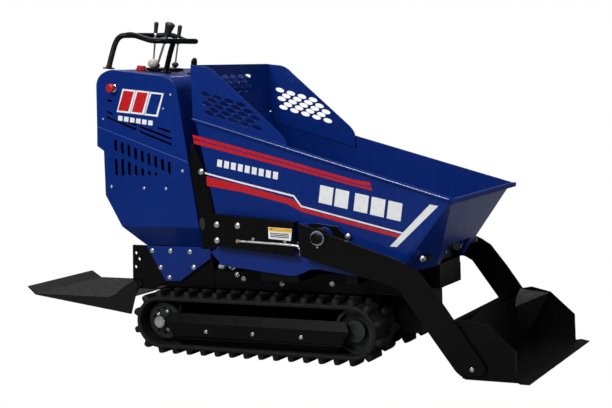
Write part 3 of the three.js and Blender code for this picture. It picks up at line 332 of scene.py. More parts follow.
def smooth_path(points, samples):
    """A Catmull-Rom curve through points, at even steps of its parameter."""
    p = np.asarray(points, float)
    p = np.vstack([2 * p[0] - p[1], p, 2 * p[-1] - p[-2]])
    t = np.linspace(0, len(points) - 1, samples)
    i = np.minimum(t.astype(int), len(points) - 2)
    s = (t - i)[:, None]
    return catmull_rom(p[i], p[i + 1], p[i + 2], p[i + 3], s)


def loop_path(points, samples):
    """A closed Catmull-Rom curve through points."""
    p = np.asarray(points, float)
    p = np.vstack([p[-1:], p, p[:2]])
    t = np.linspace(0, len(points), samples, endpoint=False)
    i = t.astype(int)
    return catmull_rom(p[i], p[i + 1], p[i + 2], p[i + 3], (t - i)[:, None])


def curved(start, control, end, steps=7):
    """Points of a parabola from start to end that heads for control, without its first point."""
    t = np.linspace(0, 1, steps)[1:, None]
    start, control, end = (np.array(p, float) for p in (start, control, end))
    return [tuple(p) for p in (1 - t) ** 2 * start + 2 * t * (1 - t) * control + t ** 2 * end]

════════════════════

WRITTEN INSTRUCTION:
Can you give every line above again, exactly as written?

FULL RESPONSE:
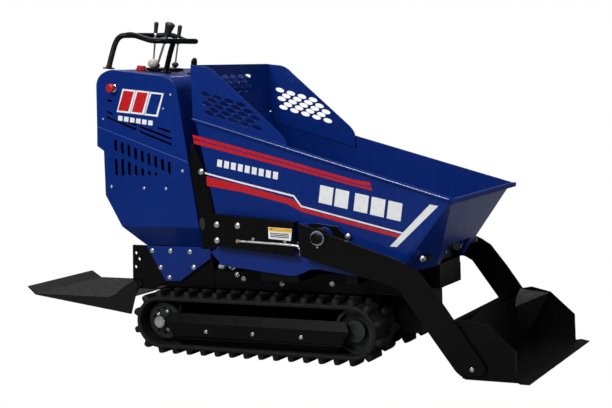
Write part 3 of the three.js and Blender code for this picture. It picks up at line 332 of scene.py. More parts follow.
def smooth_path(points, samples):
    """A Catmull-Rom curve through points, at even steps of its parameter."""
    p = np.asarray(points, float)
    p = np.vstack([2 * p[0] - p[1], p, 2 * p[-1] - p[-2]])
    t = np.linspace(0, len(points) - 1, samples)
    i = np.minimum(t.astype(int), len(points) - 2)
    s = (t - i)[:, None]
    return catmull_rom(p[i], p[i + 1], p[i + 2], p[i + 3], s)


def loop_path(points, samples):
    """A closed Catmull-Rom curve through points."""
    p = np.asarray(points, float)
    p = np.vstack([p[-1:], p, p[:2]])
    t = np.linspace(0, len(points), samples, endpoint=False)
    i = t.astype(int)
    return catmull_rom(p[i], p[i + 1], p[i + 2], p[i + 3], (t - i)[:, None])


def curved(start, control, end, steps=7):
    """Points of a parabola from start to end that heads for control, without its first point."""
    t = np.linspace(0, 1, steps)[1:, None]
    start, control, end = (np.array(p, float) for p in (start, control, end))
    return [tuple(p) for p in (1 - t) ** 2 * start + 2 * t * (1 - t) * control + t ** 2 * end]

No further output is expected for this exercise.